Wednesday, March 4, 2009

it started out good, turned bad, then went back to good again

Last week, I was wide awake at 6:45 am. (it helped that Kai came in for some breakfast. I told him to wait until morning!) To be honest, I was expecting Hunny to stay home sick, since it didn't sound like he slep well, but he's a Stronger Man than I am (for obvious DNA reasons) I would've whined about how siiiick I am and stayed in bed. But not him. He put on his Big Girl Panties (not really, that would be disturbing) and went to work, saying he used up too many sick days already. (I don't even get Sick Days, so I can be as sick as I want as often as I want. yay!) But I digress…

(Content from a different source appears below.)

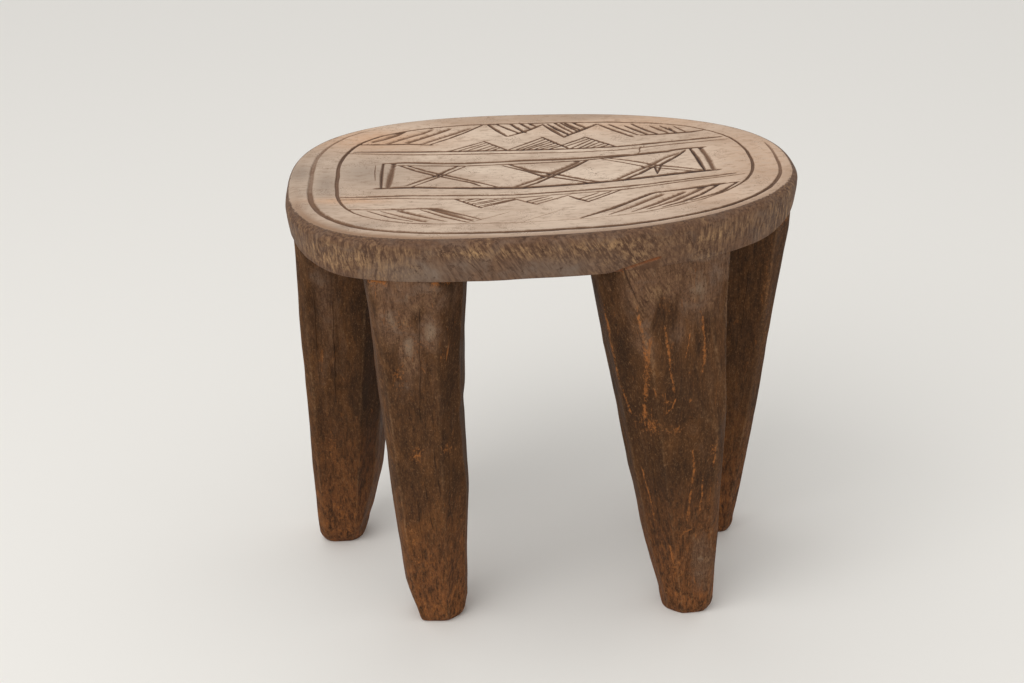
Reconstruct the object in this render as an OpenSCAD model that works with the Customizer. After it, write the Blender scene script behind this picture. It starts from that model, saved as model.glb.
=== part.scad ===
// Low oval stool hewn from one block of hardwood, after the Nupe pattern.
// The seat's long axis lies along X, the front faces -Y and the floor is Z = 0.
// The origin is on the floor under the middle of the seat.

/* [Seat] */
// Length of the oval seat, end to end
seat_length = 385; // [365:5:425]
// Width of the oval seat, front to back
seat_width = 290; // [270:5:315]
// How much wider the seat is at its left end than in the middle, as a share
left_fullness = 0.06; // [0.04:0.01:0.08]
// Squareness of the oval at the front left: 2 is an ellipse, more is boxier
front_left_squareness = 3.2; // [3:0.1:3.3]
// Squareness of the oval at the front right
front_right_squareness = 2.2; // [2.1:0.1:2.4]
// Squareness of the oval at the back left
back_left_squareness = 2.6; // [2.5:0.1:2.8]
// Squareness of the oval at the back right
back_right_squareness = 2.5; // [2.4:0.1:2.7]
// Height of the seat's rim above the floor
stool_height = 345; // [305:5:355]
// Thickness of the seat between the legs
seat_thickness = 32; // [28:1:38]
// Thickness of the seat at its two ends
end_thickness = 20; // [16:1:26]
// Length at each end over which the underside rises to the thin end
end_rise_length = 42; // [34:1:55]
// Depth of the hollow in the middle of the top
dish_depth = 5; // [2:0.5:7]
// Distance that the seat's edge leans in from top to bottom
edge_lean = 3; // [1:0.5:5]
// Width of the worn rounding along the rim
rim_rounding = 3.5; // [2:0.5:4]

/* [Border grooves] */
// Distance from the seat's edge to the outer groove
rim_width = 15; // [14:0.5:18]
// Distance from the outer groove to the inner groove
border_width = 18; // [16:0.5:20]
// How much boxier the inner groove is than the seat at its left end
left_boxiness = 0.3; // [0:0.1:0.5]
// Width of each border groove at the surface
groove_width = 4; // [3:0.5:5]
// Depth of each border groove
groove_depth = 2.5; // [1.5:0.5:3.5]

/* [Carved panel] */
// Length of the central panel
panel_length = 250; // [220:5:260]
// Width of the central panel
panel_width = 54; // [44:2:60]
// Distance from the middle of the panel to the long lines on either side
long_line_reach = 50; // [46:1:54]
// Gap between the two lines of a carved pair
pair_gap = 6; // [5:0.5:8]
// Width of a carved line at the surface
line_width = 3; // [2:0.5:4]
// Depth of a carved line
line_depth = 1.8; // [1:0.2:3]

/* [Legs] */
// Size of each foot along the floor
foot_size = 44; // [38:1:50]
// Height of the worn chamfer round the sole of each foot
foot_chamfer = 12; // [8:1:18]
// Distance that the sole is set in by that chamfer
sole_inset = 5; // [3:0.5:8]
// Swelling of the legs between seat and foot
leg_belly = 1; // [0:0.5:3]

/* [Hidden] */

wood_top = [0.62, 0.52, 0.45];
wood_dark = [0.30, 0.21, 0.15];

half_length = seat_length / 2;
half_width = seat_width / 2;
outline_points = 96;
hollow_rings = 3;
level_share = 0.12;
rise_steps = 6;
clear = 10;

// The carving sits a little behind the middle and is turned, as it was cut by eye
outer_shift = [3, 7.5];
inner_shift = [3, 9.5];
panel_shift = [4.7, 14.4];
panel_turn = 2;

// The long lines wander, as they were cut by eye. Each pair of numbers is a share
// of the line's half length, and how far the line strays there from its place.
back_side_drift = [
    [-1, -1], [-0.83, 0], [-0.5, -4.5], [-0.12, -3.5],
    [0.24, -5.5], [0.56, -4.5], [0.9, 1], [1, 0],
];
front_side_drift = [
    [-1, -3.5], [-0.8, -2.5], [-0.5, -8.5], [-0.16, -11.5],
    [0.16, -10], [0.5, -5], [0.83, 1], [1, 1],
];
back_pair_drift = [
    [-1, 2], [-0.68, -1.5], [-0.41, -4.2], [-0.07, -6.8],
    [0.2, -10], [0.4, -11.5], [0.69, -6.8], [1, -5.3],
];
front_pair_drift = [
    [-1.03, -2.8], [-0.72, -0.8], [-0.44, -5.5], [-0.22, -8],
    [0.03, -5.8], [0.36, -1.8], [0.68, 6.8], [0.96, 11],
];

// Crosses of the panel: the middle of each, and the ends of its arms from the
// back left round by the back right, the front right and the front left
crosses = [
    [[-82.5, -2.5], [-107, 18], [-65, 16], [-47, -33], [-106, -27]],
    [[1, -12], [-29, 14.5], [29.5, 15], [31.5, -34], [-26, -37]],
    [[82, -7], [47, 17], [108, 22], [115, -24.5], [51, -33]],
];
cross_gap = 0.5 * pair_gap;
bar_step = 7;
pair_reach = 150;

// Triangles: two ends of each on the line that carries it, with its point between
back_teeth = [
    [[-71, 51], [-43, 70], [-27, 49]],
    [[-24, 49], [4, 72], [21, 46]],
    [[17, 47], [38, 69.5], [59, 43]],
];
front_teeth = [
    [[-73, -59], [-56, -80], [-28, -64]],
    [[-28, -64], [-15, -78], [8, -61]],
    [[11, -62], [23, -78], [50, -56]],
];
rim_teeth = [
    [[-37, 107], [-23.5, 80], [6, 102]],
    [[6, 102], [21, 72], [50, 96]],
];

// Lines that close off the hatched fields at the four corners of the top
back_left_field = [[-145, 71], [-87, 67.5], [-55, 97], [-40, 107]];
back_right_field = [[52, 95], [75, 64], [130, 65]];
front_left_field = [[-150, -77], [-87, -79], [-61, -105]];
front_right_field = [[16, -113], [48, -88.5], [70, -68], [100, -64], [135, -59]];
stray_lines = [[[-59, -110], [-34, -92]], [[-26, -112], [3, -92]]];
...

I got up, helped the kids get dressed (well, Bryn & Abi) and eat. I was so proud of myself for being so awake! Yay go me! This was going to be a Good Day! As soon as Hunny left with Abi to take her to school, I decided to curl up with Baby Honey in bed, since he wasn't awake yet. I knew I'd have to leave by 9:30, but I was just resting.

…An hour half later…. I jump up and freak out, rushing Kai to dress, and change Bryn and Rhys, gather all I need, and head out the door. I obviously fell asleep and now it was 9:47am!!!! Dang!

Oh no! *smacking forehead* I didn't consider the snow last night! Not only did I have to brush off about 2" of the white stuff from my van, plus the layer of ice underneath, but I had to get INTO it first. My doors froze! And my Emergency break froze. And my windsheild wipers froze. Oh, and then there was a good 5 minutes where Bryn thought it would be funny to lock me out of the van while it heated up. I implored, urged, demanded to him to unlock the doors. I banged on the windows. I begged and commanded Kai to open the doors. I even cursed bad words in my head…until God gently reminded me that He knows our thoughts and even if it's "only in the head" it's still as if I committed the act, so I had to confess and ask forgiveness. *sigh*

Finally, Kai gets a clue, opens the door for me, and I can scrape my windows. Thankfully, my van has been heating up enough for the windsheild to thaw partially. I didn't pull out of the driveway until 10:05am. Oh, did I tell you that the appointment was at 10:10? We were 20 minutes late. Did I mention that this was our first meeting with our new Speech Pathologist? Phooey. Our 1/2 hour meeting was now only 10 minutes. And as I set Rhys' car seat down and Bryn plops into a chair, I am informed, "Oh, and I don't allow siblings in the room."

Good to know. Now. Thanks. Not that I didn't think that Kai shouldn't go alone, but I really would've like to have been a part of our first meeting. Since we'll be seeing her weekly, I'll try to make arangements for the younger boys.

But on to the part where it gets good again….

The SP (Dara….although Bryn thought I said DORA, as in The Explorer, and kept asking when we'd see her!!!) said that Kai speaks pretty good and that she feels that we just need to work on the "S Blends" (which I knew). She also said that she didn't think that we'd need to see her for very long. I asked her how she felt about the Apraxia diagnosis, to which she said that she didn't feel he had it at all!!! Isn't that wonderful? She said it is the most misdiagnosed speech issue, and it gets parents all worried since there is no cure for it. (that's true!) I forget the term she used for what she thinks he has, but it was something "normal"! What a relief for me! I was worred over the whole Apraxia thing and how would he ever fit in and what would we do, etc. But underneath, I wondered about it as well. Did he REALLY have it? He seemed to be speaking better, and his vocabulary was getting stronger. (he now calls it "guitar" instead of "buh-tar") Was there really times where he couldn't get past the hurdles of Apraxia? I guess I also wondered if it was a proper diagnosis too, for I have no idea why I even asked! So this is good to hear. Of course, this isn't for sure, Dara only saw him for 10 minutes, but I already felt better!

I like this woman. She's very professional, and likeable, and I am looking forwards to working with her. We see her again this week. It costs us $65/half hour….but I was Very happy to hear that Hunny's medical coverage at work wil pay for $40 of it. Yay!